-- Start Source data --
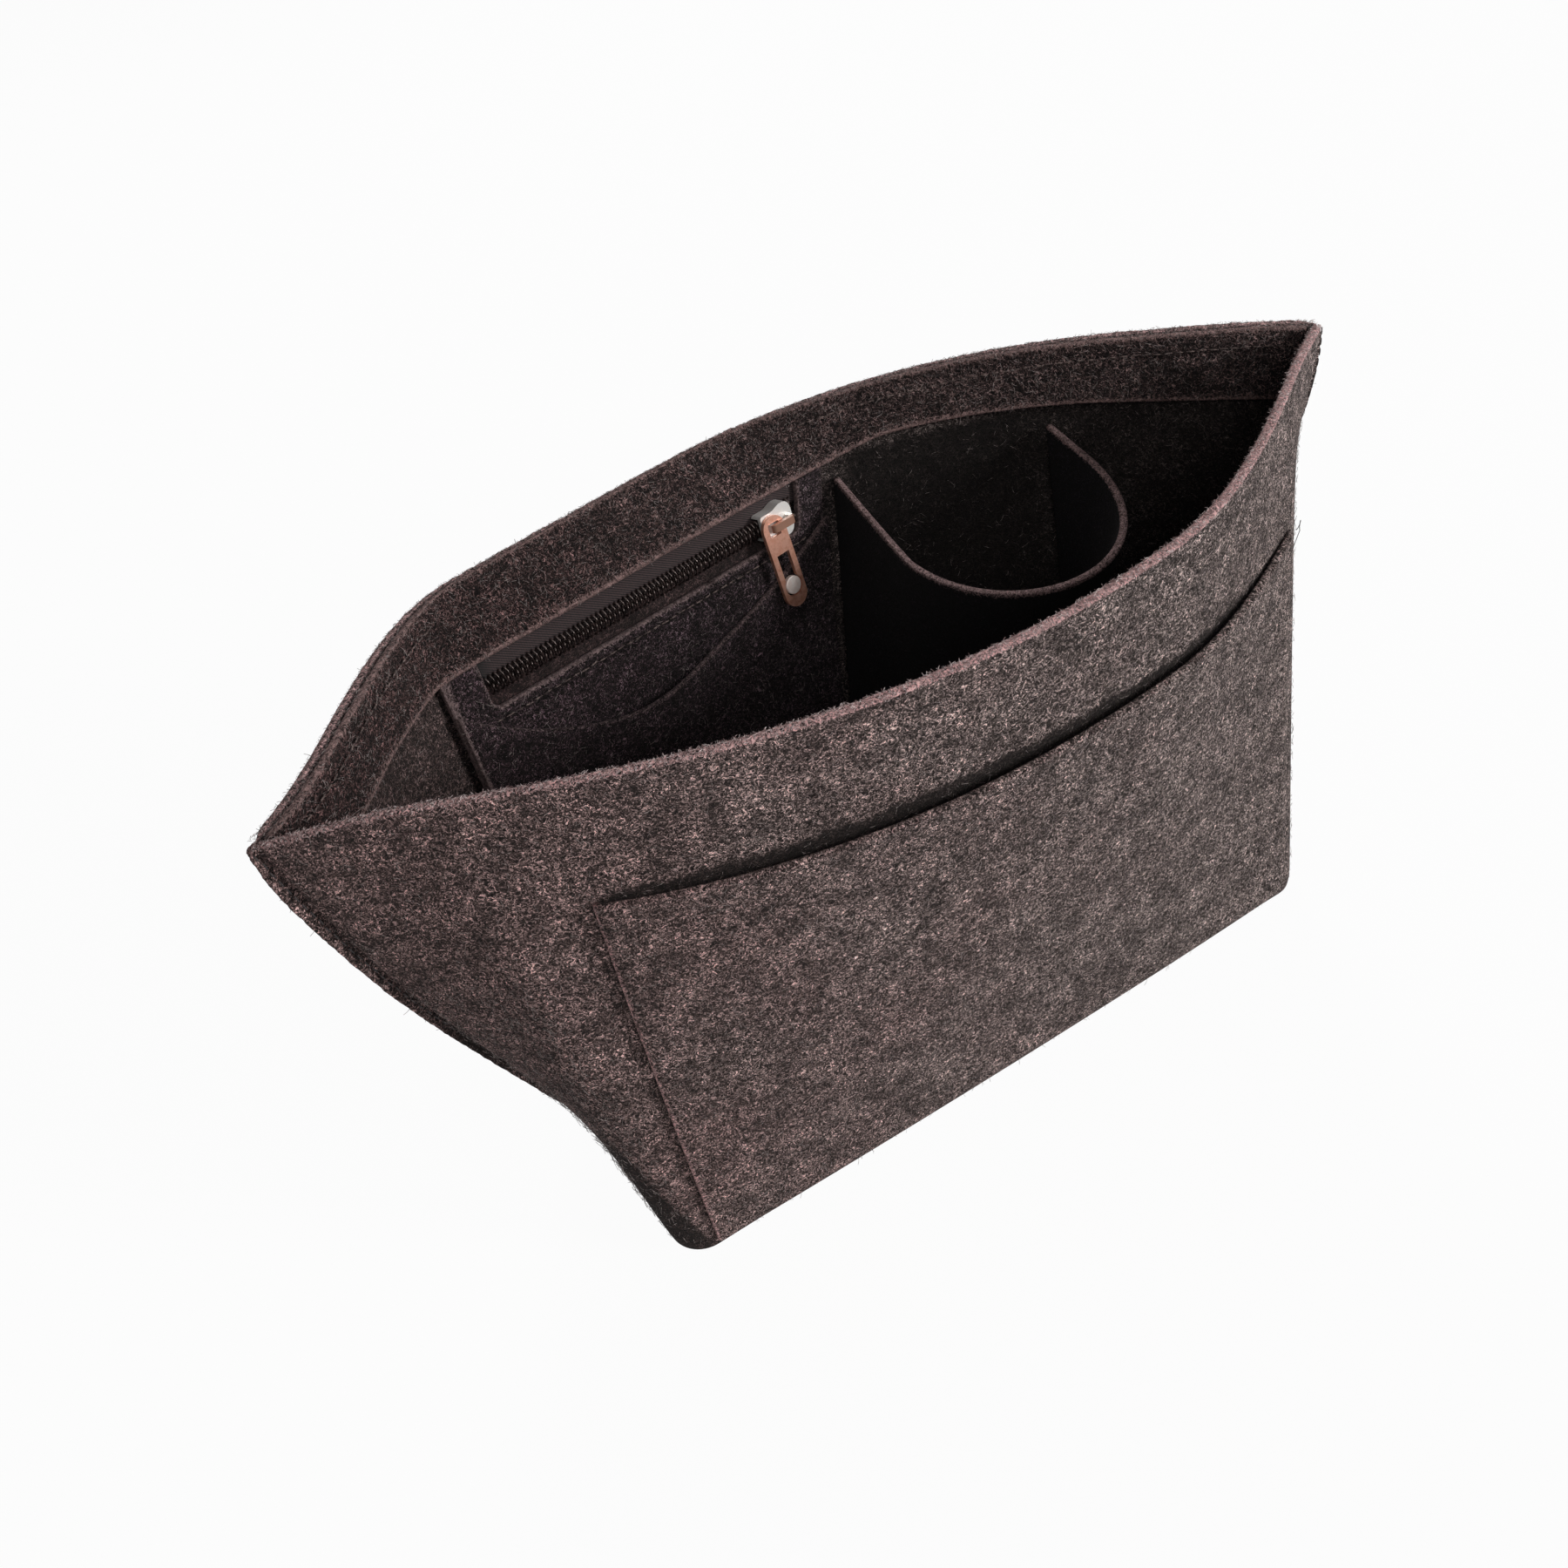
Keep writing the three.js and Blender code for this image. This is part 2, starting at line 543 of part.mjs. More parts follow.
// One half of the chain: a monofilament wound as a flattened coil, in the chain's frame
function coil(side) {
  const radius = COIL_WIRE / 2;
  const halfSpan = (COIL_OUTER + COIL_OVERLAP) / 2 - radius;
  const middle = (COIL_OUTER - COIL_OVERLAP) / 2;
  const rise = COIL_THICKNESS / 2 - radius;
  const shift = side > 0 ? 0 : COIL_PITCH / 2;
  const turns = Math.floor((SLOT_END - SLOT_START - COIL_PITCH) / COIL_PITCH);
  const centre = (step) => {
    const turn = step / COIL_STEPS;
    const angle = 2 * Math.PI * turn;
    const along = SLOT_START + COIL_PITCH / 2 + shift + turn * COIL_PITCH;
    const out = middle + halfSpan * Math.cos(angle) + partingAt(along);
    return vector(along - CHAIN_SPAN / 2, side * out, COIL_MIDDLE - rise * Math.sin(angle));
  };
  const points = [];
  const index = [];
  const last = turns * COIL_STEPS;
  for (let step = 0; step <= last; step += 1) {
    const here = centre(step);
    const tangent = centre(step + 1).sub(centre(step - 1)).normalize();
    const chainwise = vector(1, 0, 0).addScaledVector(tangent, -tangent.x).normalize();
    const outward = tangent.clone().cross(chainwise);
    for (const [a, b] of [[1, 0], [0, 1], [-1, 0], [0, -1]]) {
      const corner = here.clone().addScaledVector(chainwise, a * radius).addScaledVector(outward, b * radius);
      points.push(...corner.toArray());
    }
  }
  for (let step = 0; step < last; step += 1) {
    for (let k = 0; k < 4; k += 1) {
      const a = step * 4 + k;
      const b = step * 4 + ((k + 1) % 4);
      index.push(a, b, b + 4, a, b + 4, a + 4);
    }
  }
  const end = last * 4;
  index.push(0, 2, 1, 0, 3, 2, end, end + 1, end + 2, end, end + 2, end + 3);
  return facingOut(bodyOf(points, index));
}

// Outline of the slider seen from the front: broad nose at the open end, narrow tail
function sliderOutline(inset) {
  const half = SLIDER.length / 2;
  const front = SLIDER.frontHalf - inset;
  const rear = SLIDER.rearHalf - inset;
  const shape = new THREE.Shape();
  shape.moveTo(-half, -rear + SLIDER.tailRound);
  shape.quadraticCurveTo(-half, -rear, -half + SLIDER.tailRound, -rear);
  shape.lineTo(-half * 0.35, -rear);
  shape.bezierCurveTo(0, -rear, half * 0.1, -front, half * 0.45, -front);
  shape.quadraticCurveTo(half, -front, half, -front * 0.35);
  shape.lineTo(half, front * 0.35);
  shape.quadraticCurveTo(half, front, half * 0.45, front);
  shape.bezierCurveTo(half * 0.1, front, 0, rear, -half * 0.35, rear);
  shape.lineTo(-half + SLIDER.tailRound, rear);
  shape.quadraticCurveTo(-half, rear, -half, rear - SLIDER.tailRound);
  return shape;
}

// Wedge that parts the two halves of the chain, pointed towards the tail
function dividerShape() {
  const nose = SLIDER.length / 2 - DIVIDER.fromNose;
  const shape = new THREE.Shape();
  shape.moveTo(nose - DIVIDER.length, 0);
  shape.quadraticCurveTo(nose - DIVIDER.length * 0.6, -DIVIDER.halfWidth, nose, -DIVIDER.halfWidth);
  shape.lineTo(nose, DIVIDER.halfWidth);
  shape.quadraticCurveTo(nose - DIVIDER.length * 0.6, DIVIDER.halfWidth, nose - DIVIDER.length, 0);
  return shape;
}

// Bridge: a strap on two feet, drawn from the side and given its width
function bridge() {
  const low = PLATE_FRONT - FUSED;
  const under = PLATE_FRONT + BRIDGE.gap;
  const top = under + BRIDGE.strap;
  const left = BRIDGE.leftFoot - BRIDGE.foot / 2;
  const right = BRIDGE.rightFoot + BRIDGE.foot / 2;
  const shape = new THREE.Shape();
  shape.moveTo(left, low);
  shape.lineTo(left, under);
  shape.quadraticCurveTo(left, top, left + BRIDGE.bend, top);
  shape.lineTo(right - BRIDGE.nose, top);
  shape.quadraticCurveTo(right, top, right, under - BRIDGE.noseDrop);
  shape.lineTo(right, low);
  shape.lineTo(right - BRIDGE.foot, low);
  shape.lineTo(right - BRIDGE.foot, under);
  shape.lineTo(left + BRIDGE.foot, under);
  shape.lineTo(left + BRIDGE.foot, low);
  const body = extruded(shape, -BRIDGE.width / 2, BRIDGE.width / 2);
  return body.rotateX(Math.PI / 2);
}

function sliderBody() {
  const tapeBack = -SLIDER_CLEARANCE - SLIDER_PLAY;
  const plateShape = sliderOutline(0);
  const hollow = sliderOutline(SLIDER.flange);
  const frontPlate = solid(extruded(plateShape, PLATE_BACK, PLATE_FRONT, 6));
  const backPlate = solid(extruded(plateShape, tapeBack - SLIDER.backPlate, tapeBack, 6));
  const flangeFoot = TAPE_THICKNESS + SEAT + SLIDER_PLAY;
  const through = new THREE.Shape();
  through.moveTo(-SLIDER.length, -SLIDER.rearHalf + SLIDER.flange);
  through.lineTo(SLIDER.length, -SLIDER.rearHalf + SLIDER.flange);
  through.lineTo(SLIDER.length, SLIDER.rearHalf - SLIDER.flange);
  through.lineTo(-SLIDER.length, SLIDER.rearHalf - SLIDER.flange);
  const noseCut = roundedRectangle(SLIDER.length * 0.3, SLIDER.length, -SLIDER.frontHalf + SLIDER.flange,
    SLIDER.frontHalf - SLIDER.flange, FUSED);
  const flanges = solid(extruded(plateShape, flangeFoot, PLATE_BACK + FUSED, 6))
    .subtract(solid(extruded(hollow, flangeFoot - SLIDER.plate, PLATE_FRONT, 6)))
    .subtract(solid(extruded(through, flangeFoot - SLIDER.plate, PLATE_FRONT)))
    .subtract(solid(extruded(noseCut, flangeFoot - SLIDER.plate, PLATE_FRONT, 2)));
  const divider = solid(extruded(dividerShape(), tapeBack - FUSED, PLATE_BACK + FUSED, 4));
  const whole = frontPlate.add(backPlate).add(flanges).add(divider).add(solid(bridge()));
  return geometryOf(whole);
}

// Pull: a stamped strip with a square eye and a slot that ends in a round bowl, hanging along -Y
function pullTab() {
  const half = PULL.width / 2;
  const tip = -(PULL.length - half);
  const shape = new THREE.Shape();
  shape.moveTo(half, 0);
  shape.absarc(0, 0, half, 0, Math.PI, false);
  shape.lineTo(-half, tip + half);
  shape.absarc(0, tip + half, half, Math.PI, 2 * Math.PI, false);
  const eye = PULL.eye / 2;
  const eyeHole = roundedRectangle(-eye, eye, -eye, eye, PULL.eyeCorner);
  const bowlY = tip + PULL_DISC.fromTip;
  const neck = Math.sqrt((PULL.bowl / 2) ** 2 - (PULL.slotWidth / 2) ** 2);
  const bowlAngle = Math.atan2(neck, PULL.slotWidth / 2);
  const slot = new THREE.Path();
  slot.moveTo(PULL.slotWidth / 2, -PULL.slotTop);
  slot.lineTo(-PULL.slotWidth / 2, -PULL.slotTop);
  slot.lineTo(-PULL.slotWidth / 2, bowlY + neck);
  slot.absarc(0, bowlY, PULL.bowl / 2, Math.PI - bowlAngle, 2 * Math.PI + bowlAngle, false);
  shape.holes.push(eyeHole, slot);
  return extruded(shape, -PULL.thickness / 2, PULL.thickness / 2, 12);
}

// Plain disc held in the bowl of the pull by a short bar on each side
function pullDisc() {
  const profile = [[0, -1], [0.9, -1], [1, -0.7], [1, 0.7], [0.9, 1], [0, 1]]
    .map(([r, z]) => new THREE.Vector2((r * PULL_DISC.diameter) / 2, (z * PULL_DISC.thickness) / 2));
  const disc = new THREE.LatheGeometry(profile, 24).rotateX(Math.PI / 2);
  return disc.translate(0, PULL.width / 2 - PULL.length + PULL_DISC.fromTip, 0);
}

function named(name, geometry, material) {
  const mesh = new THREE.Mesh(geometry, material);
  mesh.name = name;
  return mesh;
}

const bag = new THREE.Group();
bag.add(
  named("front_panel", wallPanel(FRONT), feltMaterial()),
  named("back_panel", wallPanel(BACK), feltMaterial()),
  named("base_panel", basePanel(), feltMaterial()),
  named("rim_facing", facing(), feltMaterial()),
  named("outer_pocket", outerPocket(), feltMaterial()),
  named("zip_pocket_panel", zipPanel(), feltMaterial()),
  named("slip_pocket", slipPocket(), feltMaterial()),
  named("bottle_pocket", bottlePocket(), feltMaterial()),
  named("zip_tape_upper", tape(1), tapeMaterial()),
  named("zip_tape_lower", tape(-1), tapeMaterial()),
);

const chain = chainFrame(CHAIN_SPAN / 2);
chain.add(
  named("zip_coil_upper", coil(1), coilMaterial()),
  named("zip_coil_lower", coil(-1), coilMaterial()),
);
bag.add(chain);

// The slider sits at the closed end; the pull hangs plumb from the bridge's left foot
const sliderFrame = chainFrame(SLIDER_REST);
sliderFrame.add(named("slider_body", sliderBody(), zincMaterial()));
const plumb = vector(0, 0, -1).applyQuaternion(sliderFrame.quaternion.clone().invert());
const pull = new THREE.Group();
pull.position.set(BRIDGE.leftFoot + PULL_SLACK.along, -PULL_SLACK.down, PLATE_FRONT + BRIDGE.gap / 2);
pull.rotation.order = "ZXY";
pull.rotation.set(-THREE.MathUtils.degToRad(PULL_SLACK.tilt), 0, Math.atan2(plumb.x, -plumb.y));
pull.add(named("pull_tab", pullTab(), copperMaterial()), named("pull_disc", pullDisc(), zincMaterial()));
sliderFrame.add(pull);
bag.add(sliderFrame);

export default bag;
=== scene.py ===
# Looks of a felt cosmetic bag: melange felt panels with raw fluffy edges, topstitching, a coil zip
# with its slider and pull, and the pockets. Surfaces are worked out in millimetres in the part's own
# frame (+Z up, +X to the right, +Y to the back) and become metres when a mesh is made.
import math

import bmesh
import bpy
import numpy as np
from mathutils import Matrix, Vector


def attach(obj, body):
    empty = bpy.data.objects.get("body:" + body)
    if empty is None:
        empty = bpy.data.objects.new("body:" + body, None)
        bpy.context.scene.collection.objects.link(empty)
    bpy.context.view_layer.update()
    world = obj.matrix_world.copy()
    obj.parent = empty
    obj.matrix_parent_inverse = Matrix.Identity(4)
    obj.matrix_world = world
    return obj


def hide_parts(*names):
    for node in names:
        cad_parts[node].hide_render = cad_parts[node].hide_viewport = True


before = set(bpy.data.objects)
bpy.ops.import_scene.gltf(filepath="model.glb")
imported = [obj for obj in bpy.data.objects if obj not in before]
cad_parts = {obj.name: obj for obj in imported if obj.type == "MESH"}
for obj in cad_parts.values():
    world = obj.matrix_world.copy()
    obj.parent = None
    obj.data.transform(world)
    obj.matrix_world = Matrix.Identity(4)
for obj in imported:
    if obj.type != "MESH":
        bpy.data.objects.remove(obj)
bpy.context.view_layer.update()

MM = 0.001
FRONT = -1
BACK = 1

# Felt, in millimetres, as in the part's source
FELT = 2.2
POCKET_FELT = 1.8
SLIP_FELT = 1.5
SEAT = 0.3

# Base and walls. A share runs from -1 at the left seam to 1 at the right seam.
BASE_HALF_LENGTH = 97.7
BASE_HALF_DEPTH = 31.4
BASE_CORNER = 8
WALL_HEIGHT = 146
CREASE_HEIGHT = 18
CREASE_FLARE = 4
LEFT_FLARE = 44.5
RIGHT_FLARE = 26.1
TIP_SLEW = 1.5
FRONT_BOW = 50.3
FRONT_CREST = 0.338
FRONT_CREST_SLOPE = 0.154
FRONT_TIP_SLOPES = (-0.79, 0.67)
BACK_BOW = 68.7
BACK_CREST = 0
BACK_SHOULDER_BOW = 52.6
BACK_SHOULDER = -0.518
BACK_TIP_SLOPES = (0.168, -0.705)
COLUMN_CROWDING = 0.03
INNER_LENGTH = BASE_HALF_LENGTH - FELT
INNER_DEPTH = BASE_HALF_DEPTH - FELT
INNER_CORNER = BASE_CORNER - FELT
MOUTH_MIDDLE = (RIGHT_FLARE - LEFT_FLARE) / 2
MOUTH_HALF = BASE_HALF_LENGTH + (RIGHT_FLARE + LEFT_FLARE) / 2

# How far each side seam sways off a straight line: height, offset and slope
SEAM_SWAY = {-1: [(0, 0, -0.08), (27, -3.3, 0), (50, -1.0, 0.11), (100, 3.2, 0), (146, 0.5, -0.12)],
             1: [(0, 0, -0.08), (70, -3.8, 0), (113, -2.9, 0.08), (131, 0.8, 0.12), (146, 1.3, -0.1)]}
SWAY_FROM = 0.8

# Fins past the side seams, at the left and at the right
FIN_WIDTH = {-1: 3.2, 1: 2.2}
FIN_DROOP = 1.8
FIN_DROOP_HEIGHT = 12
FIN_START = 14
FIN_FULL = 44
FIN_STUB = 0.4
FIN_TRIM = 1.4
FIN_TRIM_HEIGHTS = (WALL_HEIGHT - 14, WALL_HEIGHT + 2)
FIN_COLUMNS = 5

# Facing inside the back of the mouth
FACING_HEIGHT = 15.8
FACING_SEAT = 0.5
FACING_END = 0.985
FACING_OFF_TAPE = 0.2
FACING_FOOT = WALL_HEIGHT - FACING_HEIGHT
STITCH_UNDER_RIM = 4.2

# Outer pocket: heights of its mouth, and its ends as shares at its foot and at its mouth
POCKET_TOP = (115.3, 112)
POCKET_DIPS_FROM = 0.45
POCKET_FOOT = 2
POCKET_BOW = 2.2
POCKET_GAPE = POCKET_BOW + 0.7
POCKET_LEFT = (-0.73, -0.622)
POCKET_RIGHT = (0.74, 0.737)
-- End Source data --
Reproduce verbatim the lines above, from the line with "const chain = chainFrame(CHAIN_SPAN / 2);" through the line with "bpy.context.scene.collection.objects.link(empty)".

const chain = chainFrame(CHAIN_SPAN / 2);
chain.add(
  named("zip_coil_upper", coil(1), coilMaterial()),
  named("zip_coil_lower", coil(-1), coilMaterial()),
);
bag.add(chain);

// The slider sits at the closed end; the pull hangs plumb from the bridge's left foot
const sliderFrame = chainFrame(SLIDER_REST);
sliderFrame.add(named("slider_body", sliderBody(), zincMaterial()));
const plumb = vector(0, 0, -1).applyQuaternion(sliderFrame.quaternion.clone().invert());
const pull = new THREE.Group();
pull.position.set(BRIDGE.leftFoot + PULL_SLACK.along, -PULL_SLACK.down, PLATE_FRONT + BRIDGE.gap / 2);
pull.rotation.order = "ZXY";
pull.rotation.set(-THREE.MathUtils.degToRad(PULL_SLACK.tilt), 0, Math.atan2(plumb.x, -plumb.y));
pull.add(named("pull_tab", pullTab(), copperMaterial()), named("pull_disc", pullDisc(), zincMaterial()));
sliderFrame.add(pull);
bag.add(sliderFrame);

export default bag;
=== scene.py ===
# Looks of a felt cosmetic bag: melange felt panels with raw fluffy edges, topstitching, a coil zip
# with its slider and pull, and the pockets. Surfaces are worked out in millimetres in the part's own
# frame (+Z up, +X to the right, +Y to the back) and become metres when a mesh is made.
import math

import bmesh
import bpy
import numpy as np
from mathutils import Matrix, Vector


def attach(obj, body):
    empty = bpy.data.objects.get("body:" + body)
    if empty is None:
        empty = bpy.data.objects.new("body:" + body, None)
        bpy.context.scene.collection.objects.link(empty)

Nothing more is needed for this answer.